The central bank stepped in by cutting the cash rate to a record low 0.25% and launching an unlimited bond buying programme

SYDNEY: Australia’s economy shrank last quarter, setting the scene for what will be the country’s first technical recession in three decades as entire business sectors were shut down to fight the coronavirus.

Wednesday’s data from the Australian Bureau of Statistics (ABS) showed the A$2 trillion ($1.39 trillion) economy contracted 0.3% in the quarter ended March, the first decline in nine years.

That took the annual growth to 1.4%, the slowest since the 2009 global financial crisis, as the economy was hit by the worst bushfire season in living memory, a prolonged drought and a pandemic that shut down businesses and left many without jobs.

Following the data release, the Australian dollar eased from a five-month high of $0.6982 and the benchmark share index slipped to 5,835.1 points from 5,902.2.

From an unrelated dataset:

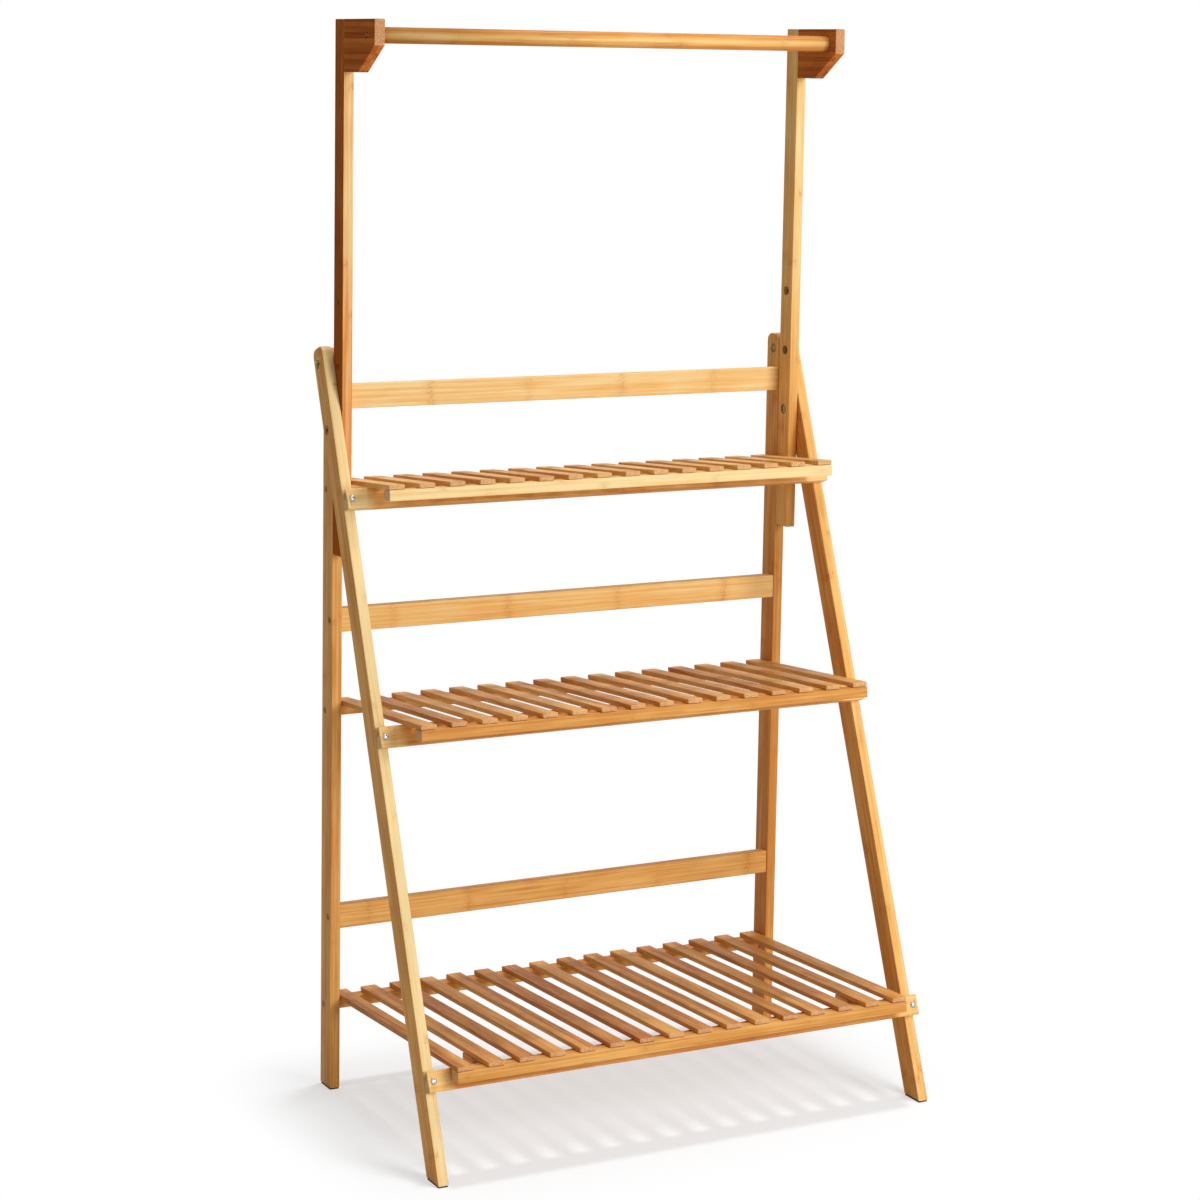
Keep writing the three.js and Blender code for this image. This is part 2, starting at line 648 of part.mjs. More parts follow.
function hangingRod() {
  const end = POST_INNER - SEAT_GAP;
  const rod = roundX(-end, end, ROD_Y, ROD_HEIGHT, ROD_RADIUS, ROD_SIDES);
  const depth = reachBehindPost(ROD_SCREW_LENGTH, end);
  const holes = Object.values(SIDES).map((side) => endHole(side, end, depth, ROD_Y, ROD_HEIGHT));
  return part("hanging_rod", cut(rod, holes), BAMBOO);
}

// The nut in the hanger post's inner recess, in one solid with the inner half of its bolt.
function hangerNut(sideName, side) {
  const seat = POST_INNER + RECESS_DEPTH - SEAT_GAP;
  const shape = nutShape().add(upright(BOLT_RADIUS, seat - POST_OUTER, NUT_HEIGHT, BOLT_SIDES));
  const place = [side * seat, HANGER_BOLT_Y, HANGER_BOLT_HEIGHT];
  return fastener(`hanger_nut_${sideName}`, shape, place, [-side, 0, 0]);
}

function hanger() {
  const group = new THREE.Group();
  for (const [sideName, side] of Object.entries(SIDES)) {
    group.add(hangerPost(sideName, side), hangerBracket(sideName, side), hangerNut(sideName, side));
    const rodSeat = side * (POST_OUTER - RECESS_DEPTH + SEAT_GAP);
    const rodScrew = screwShape(ROD_SCREW_LENGTH);
    group.add(fastener(`rod_screw_${sideName}`, rodScrew, [rodSeat, ROD_Y, ROD_HEIGHT], [side, 0, 0]));
    for (const [level, z] of Object.entries(bracketScrewHeights())) {
      const place = [side * (POST_INNER + BOARD / 2), HANGER_BACK - RECESS_DEPTH + SEAT_GAP, z];
      const name = `bracket_screw_${sideName}_${level}`;
      group.add(fastener(name, screwShape(BRACKET_SCREW_LENGTH), place, [0, 1, 0]));
    }
  }
  group.add(hangingRod());
  return group;
}

// The whole stand, moved so that its origin lies under the middle of its depth.
function plantLadderStand() {
  const stand = new THREE.Group();
  stand.add(rearFrame(), frontFrame(), frontPads(), hanger());
  for (const [tierName, tier] of Object.entries(TIERS)) stand.add(shelf(tierName, tier));
  const bounds = new THREE.Box3().setFromObject(stand, true);
  stand.position.y = -(bounds.min.y + bounds.max.y) / 2;
  return stand;
}

export default plantLadderStand();
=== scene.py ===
"""Looks of the folding plant ladder stand: varnished bamboo, plated fasteners and rubber pads.

Lengths are in metres in the row frame: +X to the viewer's right, +Y to the back, +Z up.
"""

import json
import math
from collections import namedtuple

import bmesh
import bpy
from mathutils import Matrix, Vector


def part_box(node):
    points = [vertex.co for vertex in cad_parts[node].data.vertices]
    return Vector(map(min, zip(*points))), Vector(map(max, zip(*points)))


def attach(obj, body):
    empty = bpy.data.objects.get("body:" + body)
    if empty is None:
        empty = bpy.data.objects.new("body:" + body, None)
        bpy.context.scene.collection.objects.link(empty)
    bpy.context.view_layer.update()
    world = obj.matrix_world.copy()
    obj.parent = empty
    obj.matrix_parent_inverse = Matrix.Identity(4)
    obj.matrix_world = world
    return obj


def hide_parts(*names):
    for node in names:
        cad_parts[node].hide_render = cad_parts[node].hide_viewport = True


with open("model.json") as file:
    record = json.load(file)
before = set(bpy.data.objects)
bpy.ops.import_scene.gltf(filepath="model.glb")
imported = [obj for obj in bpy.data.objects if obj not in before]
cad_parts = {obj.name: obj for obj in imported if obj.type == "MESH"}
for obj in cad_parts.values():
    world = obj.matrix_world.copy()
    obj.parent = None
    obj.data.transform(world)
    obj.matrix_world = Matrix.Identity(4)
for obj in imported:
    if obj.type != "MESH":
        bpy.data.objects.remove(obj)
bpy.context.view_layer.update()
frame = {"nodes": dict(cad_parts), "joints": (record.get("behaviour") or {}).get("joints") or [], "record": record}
nodes = frame["nodes"]

SIDES = {"left": -1, "right": 1}
TIERS = ("top", "middle", "bottom")
LEVELS = ("upper", "lower")
LEG_ANGLE = math.radians(21)

X = (1, 0, 0)
Y = (0, 1, 0)
Z = (0, 0, 1)
LEG_UP = (0, math.sin(LEG_ANGLE), math.cos(LEG_ANGLE))
LEG_BACKWARD = (0, math.cos(LEG_ANGLE), -math.sin(LEG_ANGLE))
LEG_FORWARD = (0, -math.cos(LEG_ANGLE), math.sin(LEG_ANGLE))


# ---------------------------------------------------------------- shader graphs


class Graph:
    """A short way to add and link the shader nodes of a material or a world, emptied first."""

    def __init__(self, owner):
        owner.use_nodes = True
        self.tree = owner.node_tree
        self.tree.nodes.clear()

    def add(self, kind, **settings):
        node = self.tree.nodes.new(kind)
        for key, value in settings.items():
            setattr(node, key, value)
        return node

    def link(self, source, target):
        self.tree.links.new(source, target)

    def feed(self, socket, value):
        """Gives a socket a link or a constant."""
        if isinstance(value, bpy.types.NodeSocket):
            self.link(value, socket)
        else:
            socket.default_value = value

    def math(self, operation, a, b=0.0, c=0.0, clamp=False):
        node = self.add("ShaderNodeMath", operation=operation, use_clamp=clamp)
        for socket, value in zip(node.inputs, (a, b, c)):
            self.feed(socket, value)
        return node.outputs[0]

    def times(self, a, b):
        return self.math("MULTIPLY", a, b)

    def away(self, value, place):
        """How far a value is from a place, either way."""
        return self.math("ABSOLUTE", self.math("SUBTRACT", value, place))

    def dot(self, vector, axis):
        node = self.add("ShaderNodeVectorMath", operation="DOT_PRODUCT")
        self.link(vector, node.inputs[0])
        node.inputs[1].default_value = axis
        return node.outputs["Value"]

    def combine(self, x, y, z):
        node = self.add("ShaderNodeCombineXYZ")
        for socket, value in zip(node.inputs, (x, y, z)):
            self.feed(socket, value)
        return node.outputs[0]

    def white(self, x, y, z):
        """A number from 0 to 1 that jumps from one whole-numbered place to the next."""
        node = self.add("ShaderNodeTexWhiteNoise", noise_dimensions="3D")
        self.link(self.combine(x, y, z), node.inputs["Vector"])
        return node.outputs["Value"]

    def noise(self, x, y, z, detail, roughness=0.55):
        node = self.add("ShaderNodeTexNoise", noise_dimensions="3D")
        self.link(self.combine(x, y, z), node.inputs["Vector"])
        node.inputs["Scale"].default_value = 1.0
        node.inputs["Detail"].default_value = detail
        node.inputs["Roughness"].default_value = roughness
        return node.outputs["Fac"]

    def spread(self, value, low, high, to_low=0.0, to_high=1.0, smooth=True):
        """Maps low to to_low and high to to_high, and holds both ends."""
        node = self.add("ShaderNodeMapRange")
        node.interpolation_type = "SMOOTHSTEP" if smooth else "LINEAR"
        for socket, number in zip(node.inputs, (value, low, high, to_low, to_high)):
            self.feed(socket, number)
        return node.outputs["Result"]

    def mix(self, factor, a, b, blend="MIX"):
        node = self.add("ShaderNodeMix", data_type="RGBA", blend_type=blend)
        self.feed(node.inputs[0], factor)
        self.feed(node.inputs[6], a)
        self.feed(node.inputs[7], b)
        return node.outputs[2]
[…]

Australia’s gross domestic product is expected to fall even more sharply in the current quarter. Two consecutive quarters of contraction would mean Australia would suffer its first technical recession since the early 1990s, ending one of the world’s longest growth streaks.

Household consumption was the biggest drag on growth last quarter with massive falls in spending on clothing, cars, transport, recreation, hotels, cafe and restaurant.

Net exports and government spending supported the economy in the quarter.

The economic fallout deepened in Australia as the number of local coronavirus cases surged from less than 100 in early March to more than 7,000 now, forcing the government to shut borders and restrict large gatherings.

The central bank stepped in by cutting the cash rate to a record low 0.25% and launching an unlimited bond buying programme. The government, meanwhile, unleashed a large fiscal stimulus plan, including a A$60 billion wage subsidy scheme.

The Reserve Bank of Australia (RBA) has recently sounded less gloomy about the economy even though the country is in the midst of its worst downturn since the Great Depression as better health outcomes have led to an earlier-than-expected re-opening of businesses.

“Although the immediate outlook is better than anticipated a couple of months ago, the economy still faces challenges,” said Sarah Hunter, Chief Economist for BIS Oxford Economics.

“The size and speed of the decline are unprecedented,” Hunter added.

“The outlook for investment is also highly uncertain, with the construction sector pipeline and capital goods imports data suggesting that spending will slow markedly in the second half of the year.”